You know what he really wants? Do you know what God wants more than temptation-free, clean-nosed, non-smoking mini-Jesus’s running around? He wants people to know the height, breadth, depth and length of his love. He wants his relationship with us, his forgiveness, to shift the way that we look at ourselves, our bodies, and other people; he wants us to start seeing his love in them and in us. Of course, he wants that love for us to change bad habits. Obviously, he wants his love to inspire us as his Body to take active roles against violence, degradation, injustice, molestation, the works! What Almighty Father wouldn’t want that for his children?


But we should never lose sight that it is God, through Jesus, who defeated evil and sin, who continues to tell the devil to sink down and away. Jesus was not taking back his blessings and promises to Peter. He was separating Peter from selfish doubts, calling him back into relationship. Because when Jesus turned back around, Peter was still standing there. It was the voice of fear that had to obey Jesus.
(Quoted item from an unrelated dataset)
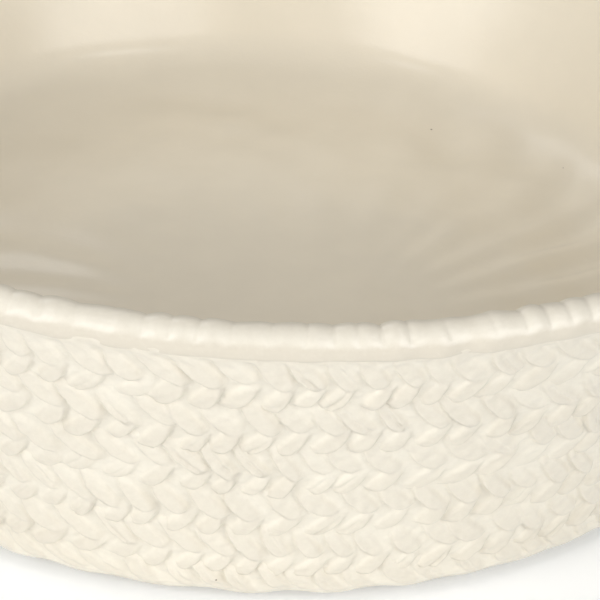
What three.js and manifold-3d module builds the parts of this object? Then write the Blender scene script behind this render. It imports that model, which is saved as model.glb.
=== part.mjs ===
// A ceramic yarn bowl: a shallow round bowl with plaited courses round its wall, a rolled rim, a curled slot that
// guides the yarn out, and four soft bumpers under its base. Millimetres, +Z up, origin on the table at the centre.

import * as THREE from 'three';
import { mergeVertices } from 'three/addons/utils/BufferGeometryUtils.js';
import Module from 'manifold-3d';

const wasm = await Module();
wasm.setup();

// Driving dimensions
const rimDiameter = 180; // over the rolled rim
const bowlHeight = 52.2; // from the table to the top of the rim
const baseDiameter = 144; // over the lowest course, where it turns under
const wallThickness = 5.6; // square to the wall, over the plaited courses
const floorThickness = 5; // at the centre of the base
const footEdgeRadius = 3; // round where the outside turns under
const coveRadius = 10; // inside, between the floor and the wall
const wallToeWidth = 4; // the wall's foot runs this far in past the cove, to meet the base slab
const floorRise = 1.2; // the floor is this much higher at the wall than at its centre

const courseCount = 6; // plaited courses, one above another
const courseBulge = 0.9; // how far a course stands out from the groove between two courses

const rimHeight = 6.5; // the rolled rim and the plain band under it, along the wall
const rimOverhang = 0.5; // how far the rim stands out past the courses under it

const slotWidth = 6.5; // wide enough for bulky yarn
const slotCurlRadius = 9.5; // of the slot's centre line, round the curl
const slotNeckHeight = 4.7; // of wall left between the end of the curl and the rim
const slotCurlTurn = 235; // degrees that the slot turns through after its straight leg

const bumperCount = 4;
const bumperDiameter = 10;
const bumperHeight = 1;

const jointGap = 0.3; // between two pieces that touch
const roundSteps = 72; // facets round the bowl
const bumperSteps = 24; // facets round a bumper

// Worked out from the sizes above
const rimRadius = rimDiameter / 2;
const baseRadius = baseDiameter / 2;
const undersideZ = bumperHeight + jointGap;
const floorZ = undersideZ + floorThickness;
const rimRollRadius = (wallThickness + rimOverhang) / 2;
const rollCentre = new THREE.Vector2(rimRadius - rimRollRadius, bowlHeight - rimRollRadius);
const wallStart = new THREE.Vector2(baseRadius, undersideZ); // where the wall's outer line meets the underside
const lean = leanUnder(rollCentre, rimRollRadius - rimOverhang); // radians from upright
const leanDegrees = THREE.MathUtils.radToDeg(lean);
const up = new THREE.Vector2(Math.sin(lean), Math.cos(lean)); // along the wall, towards the rim
const out = new THREE.Vector2(Math.cos(lean), -Math.sin(lean)); // square to the wall, outwards
const rollAlong = rollCentre.clone().sub(wallStart).dot(up);
const wallTopAlong = rollAlong + rimRollRadius - rimHeight - jointGap;
const coveCentre = coveCentreAt(floorZ + floorRise + coveRadius);
const jointRadius = coveCentre.x - wallToeWidth; // the hole in the wall's foot that the base slab fills
const slabRadius = jointRadius - jointGap;

// The lean of the line from the wall's start that passes outside a centre at a distance.
function leanUnder(centre, distance) {
  const reach = centre.clone().sub(wallStart);
  return Math.atan2(reach.x, reach.y) + Math.asin(distance / reach.length());
}

// The point that is `along` up the wall's outer line and `depth` in from it, as (radius, height).
function onWall(along, depth) {
  return wallStart.clone().addScaledVector(up, along).addScaledVector(out, -depth);
}

// The centre of the cove, at a height: its arc touches the wall's inner line.
function coveCentreAt(height) {
  const depth = wallThickness + coveRadius;
  return onWall((height - undersideZ + depth * out.y) / up.y, depth);
}

// Points on an arc about a centre in the (radius, height) plane, from one angle to another, both in degrees.
function arc(centre, radius, from, to, steps) {
  return Array.from({ length: steps + 1 }, (_, i) => {
    const angle = THREE.MathUtils.degToRad(from + ((to - from) * i) / steps);
    return new THREE.Vector2(centre.x + radius * Math.cos(angle), centre.y + radius * Math.sin(angle));
  });
}

// The floor's height at a radius: flat at the centre, rising smoothly to the cove.
function floorHeight(radius) {
  return floorZ + floorRise * THREE.MathUtils.smoothstep(radius, 0.4 * slabRadius, jointRadius);
}

function solidFrom(geometry) {
  const bare = geometry.clone();
  bare.deleteAttribute('normal');
  bare.deleteAttribute('uv');
  const merged = mergeVertices(bare, 1e-4);
  const corners = Array.from(merged.index.array);
  const kept = [];
  for (let i = 0; i < corners.length; i += 3) {
    const [a, b, c] = corners.slice(i, i + 3);
    if (a !== b && b !== c && c !== a) kept.push(a, b, c);
  }
  return new wasm.Manifold(
    new wasm.Mesh({
      numProp: 3,
      vertProperties: new Float32Array(merged.attributes.position.array),
      triVerts: new Uint32Array(kept),
    }),
  );
}

function geometryFrom(solid) {
  const mesh = solid.getMesh();
  const geometry = new THREE.BufferGeometry();
  geometry.setAttribute('position', new THREE.BufferAttribute(mesh.vertProperties, 3));
  geometry.setIndex(new THREE.BufferAttribute(mesh.triVerts, 1));
  geometry.computeVertexNormals();
  return geometry;
}

// A profile of (radius, height) points turned round +Z. It runs anticlockwise round the material.
function turned(profile, steps = roundSteps) {
  const geometry = new THREE.LatheGeometry(profile, steps);
  geometry.rotateX(Math.PI / 2);
  geometry.rotateZ(Math.PI / 2);
  return solidFrom(geometry);
}

// The slot's outline in the (sideways, height) plane: a straight leg down from above the rim, then the curl.
function slotOutline() {
  const half = slotWidth / 2;
  const turn = THREE.MathUtils.degToRad(slotCurlTurn);
  const endHeight = slotCurlRadius * Math.sin(-turn) + half; // of the curl's end, over the curl's centre
  const centre = new THREE.Vector2(0, onWall(wallTopAlong, 0).y - slotNeckHeight - endHeight);
  const top = bowlHeight + slotWidth;
  const outer = slotCurlRadius + half;
  const inner = slotCurlRadius - half;
  const end = new THREE.Vector2(slotCurlRadius * Math.cos(-turn), slotCurlRadius * Math.sin(-turn)).add(centre);
  const outline = new THREE.Shape();
  outline.moveTo(centre.x + outer, top);
  outline.lineTo(centre.x + outer, centre.y);
  outline.absarc(centre.x, centre.y, outer, 0, -turn, true);
  outline.absarc(end.x, end.y, half, -turn, -turn - Math.PI, true);
  outline.absarc(centre.x, centre.y, inner, -turn, 0, false);
  outline.lineTo(centre.x + inner, top);
  return outline;
}

// The slot's cutter goes through the wall on the +X side, from over the wall's foot to outside the rim.
function slotCutter() {
  const depth = rimRadius;
  const geometry = new THREE.ExtrudeGeometry(slotOutline(), { depth, bevelEnabled: false, curveSegments: 16 });
  geometry.rotateX(Math.PI / 2);
  geometry.rotateZ(Math.PI / 2);
  geometry.translate(jointRadius, 0, 0);
  return solidFrom(geometry);
}

// The wall's outside: courses bulging one above another, with a groove between each two.
function courseOutline() {
  const courseHeight = (wallTopAlong - footEdgeRadius) / courseCount;
  const outline = [];
  for (let course = 0; course < courseCount; course += 1) {
    const start = footEdgeRadius + course * courseHeight;
    for (const share of [0, 0.2, 0.5, 0.8]) {
      const bulge = Math.sin(Math.PI * share) ** 0.5;
      outline.push(onWall(start + share * courseHeight, courseBulge * (1 - bulge)));
    }
  }
  return outline;
}

// The wall: courses outside, a plain lean inside, and a foot turned in to the base slab.
function wallSolid() {
  const edge = onWall(footEdgeRadius, courseBulge + footEdgeRadius);
  const edgeCentre = new THREE.Vector2(edge.x, undersideZ + footEdgeRadius);
  return turned([
    new THREE.Vector2(jointRadius, undersideZ),
    ...arc(edgeCentre, footEdgeRadius, -90, -leanDegrees, 4).slice(0, -1),
    ...courseOutline(),
    onWall(wallTopAlong, courseBulge),
    onWall(wallTopAlong, wallThickness),
    ...arc(coveCentre, coveRadius, -leanDegrees, -90, 6),
    new THREE.Vector2(jointRadius, floorHeight(jointRadius)),
    new THREE.Vector2(jointRadius, undersideZ),
  ]);
}

// The rim: a roll on top of the wall with a plain band under it, down to the top course.
function rimSolid() {
  const bandStart = wallTopAlong + jointGap;
  const bandStep = courseBulge + rimOverhang;
  return turned([
    onWall(bandStart, wallThickness),
    onWall(bandStart, courseBulge),
    onWall(bandStart + bandStep, -rimOverhang),
    ...arc(rollCentre, rimRollRadius, -leanDegrees, 0, 2),
    ...arc(rollCentre, rimRollRadius, 0, 90, 5).slice(1),
    ...arc(rollCentre, rimRollRadius, 90, 180 - leanDegrees, 4).slice(1),
    onWall(bandStart, wallThickness),
  ]);
}

// The base slab: a disc that fills the wall's foot, its upper face gently dished.
function baseSlabSolid() {
  const shares = [1, 0.85, 0.7, 0.55, 0.4];
  return turned([
    new THREE.Vector2(0, undersideZ),
    new THREE.Vector2(slabRadius, undersideZ),
    ...shares.map((share) => new THREE.Vector2(slabRadius * share, floorHeight(slabRadius * share))),
    new THREE.Vector2(0, floorZ),
  ]);
}

// A bumper: a low disc with a chamfered lower edge, which the bowl stands on.
function bumperSolid() {
  const radius = bumperDiameter / 2;
  const chamfer = bumperHeight / 3;
  return turned(
    [
      new THREE.Vector2(0, 0),
      new THREE.Vector2(radius - chamfer, 0),
      new THREE.Vector2(radius, chamfer),
      new THREE.Vector2(radius, bumperHeight),
      new THREE.Vector2(0, bumperHeight),
    ],
    bumperSteps,
  );
}

function glaze() {
  return new THREE.MeshStandardMaterial({ color: 0xf0e8d4, roughness: 0.38, metalness: 0 });
}

function softRubber() {
  return new THREE.MeshStandardMaterial({ color: 0xe6e2d8, roughness: 0.7, metalness: 0 });
}

function piece(name, solid, material) {
  const mesh = new THREE.Mesh(geometryFrom(solid), material);
  mesh.name = name;
  return mesh;
}

const bowl = new THREE.Group();
const slot = slotCutter();
bowl.add(piece('base_slab', baseSlabSolid(), glaze()));
bowl.add(piece('plaited_wall', wallSolid().subtract(slot), glaze()));
bowl.add(piece('rolled_rim', rimSolid().subtract(slot), glaze()));

for (let i = 0; i < bumperCount; i += 1) {
  const angle = (2 * Math.PI * (i + 0.5)) / bumperCount;
  const bumper = piece(`bumper_${i + 1}`, bumperSolid(), softRubber());
  const reach = (jointRadius + baseRadius - footEdgeRadius) / 2; // midway across the wall's foot
  bumper.position.set(reach * Math.cos(angle), reach * Math.sin(angle), 0);
  bowl.add(bumper);
}

export default bowl;
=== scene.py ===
"""A ceramic yarn bowl: a leaning wall of plaited courses, a rolled rim, a pleated floor and a curled slot.

The bowl stands on Z = 0 with its axis on Z and its slot on the +X side. All lengths are in metres. The
wall, the rim and the floor are grids: one way round the bowl, the other way along a line in the
cross-section, with the relief added to that line.
"""

import math

import bmesh
import bpy
import numpy as np
from bpy.props import FloatProperty, FloatVectorProperty, IntProperty, PointerProperty
from bpy.types import Operator, Panel, PropertyGroup
from mathutils import Matrix, Vector


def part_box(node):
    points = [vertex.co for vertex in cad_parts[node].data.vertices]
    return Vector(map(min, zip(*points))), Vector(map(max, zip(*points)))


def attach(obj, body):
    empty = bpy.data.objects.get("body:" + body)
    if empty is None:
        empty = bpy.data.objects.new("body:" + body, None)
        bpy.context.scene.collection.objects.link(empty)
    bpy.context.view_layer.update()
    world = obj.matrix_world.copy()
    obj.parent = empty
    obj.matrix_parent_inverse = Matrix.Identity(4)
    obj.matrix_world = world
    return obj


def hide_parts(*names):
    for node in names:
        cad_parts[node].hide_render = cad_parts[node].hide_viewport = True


bl_info = {
    "name": "Plaited Yarn Bowl",
    "version": (1, 0, 0),
    "blender": (4, 5, 0),
    "location": "View3D > Sidebar > Yarn Bowl",
    "description": "Makes a ceramic yarn bowl with a plaited wall round its CAD frame",
    "category": "Add Mesh",
}

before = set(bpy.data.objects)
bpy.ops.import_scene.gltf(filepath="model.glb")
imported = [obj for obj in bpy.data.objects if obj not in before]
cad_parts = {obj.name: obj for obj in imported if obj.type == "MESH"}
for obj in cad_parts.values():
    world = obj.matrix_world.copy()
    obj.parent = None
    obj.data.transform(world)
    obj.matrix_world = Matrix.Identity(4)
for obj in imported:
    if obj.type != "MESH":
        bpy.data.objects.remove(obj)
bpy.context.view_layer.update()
RIM_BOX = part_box("rolled_rim")
WALL_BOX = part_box("plaited_wall")
SLAB_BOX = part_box("base_slab")
BUMPERS = sorted(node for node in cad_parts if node.startswith("bumper"))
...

As the country song I listened to yesterday tells all the stuff of life that tries to tear us down, “You might win this round but you can’t keep me down, 'Cause I'll stand back up.” We will stand back up, every time and at the last. Not by our own might or even our own will to survive, but only because Jesus, for our sake, when the time was right, let himself get knocked down, grabbed hold of us, and with all the strength of the Father, Son and Spirit, stood up, leaving our accuser, Satan, to sink in his dust behind him.